Fourth Circuit rejects retaliation claim in case involving Secret Service gun contract

by Ben Vernia | January 5th, 2011

On December 27, 2010, the Fourth Circuit Court of Appeals affirmed the dismissal of Mann v. Heckler & Koch Defense, Inc., a case brought under the antiretaliation provision of the False Claims Act, 31 U.S.C. § 3730(h).

Mann was an employee of Heckler & Koch, a maker of firearms. The firm entered a bid for a contract to supply rifles for a Secret Service counterassault team although its rifles as then manufactured lacked two features asked for in the bid: ambilevers (devices to permit the rifle to be used left-handed) and a two-stage match trigger. After filing the bid, Mann’s supervisor received aftermarket ambilevers from a consultant. Mann and the consultant believed the ambilevers to be inadequate, but Mann’s supervisor, bypassing normal bidding rules, provided them to a friend in the Secret Service in order to demonstrate the company’s ability to fulfill the requirement. The Secret Service ultimately rejected the company’s bid.

Mann complained internally about the company’s bid, and the company hired an outside attorney who performed an internal investigation. The attorney concluded that at worst, the supervisor’s conduct had violated federal bidding regulations, but that there had been no violation of the False Claims Act because the supervisor had not concealed his conduct.

Mann filed suit under the FCA and state law, arguing that he had been retaliated against. The company then terminated him, and the District Court dismissed his claims.

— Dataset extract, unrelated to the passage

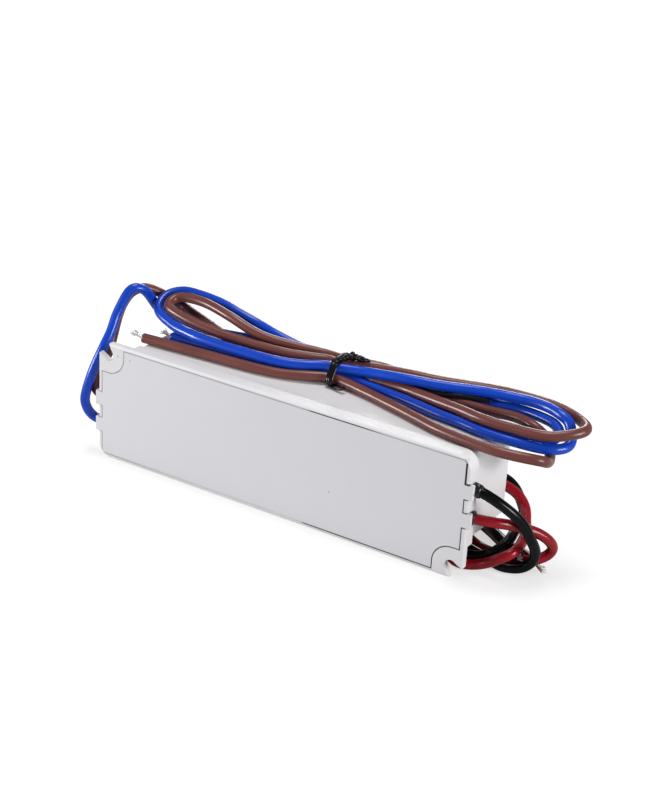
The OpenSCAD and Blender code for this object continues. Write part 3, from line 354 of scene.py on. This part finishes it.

On appeal, the Fourth Circuit found that none of the three categories of Mann’s conduct comprised “protected activity” within the meaning of § 3730(h):

  • Opposition to the company’s bid – the Court agreed with the District Court that Mann’s opposition to the company’s efforts to win the contract was not protected activity, because the company’s conduct was “open and straightforward.” At best, the court reasoned, his opposition amounted to a difference of opinion on bid strategy, and not effort to prevent fraud. Similarly, his supervisor’s delivery of the ambilevers at most violated federal bidding regulations, but had no effect on the outcome, which was that the company lost the bid.
  • Investigation – The court found that Mann’s activities in the investigative phase revolved around conduct that was not fraudulent, so those activities were not protected by the FCA.
  • His retaliation claim – Mann had argued that activities to pursue his § 3730(h) claim were themselves protected, but the court disagreed. Relying on the Supreme Court’s decision in Graham Co. Soil & Water Conserv. Dist. v. U.S. ex rel. Wilson (which held that the statute of limitations in § 3730(b) was not applicable to retaliation claims under § 3730(h)), the Court concluded that activities to further a potential § 3730(h) claim could not themselves be the subject of a § 3730(h) claim. To rule otherwise, the Court reasoned, would open the floodgates of litigation of a wide variety of employment grievances having nothing to do with preventing government fraud.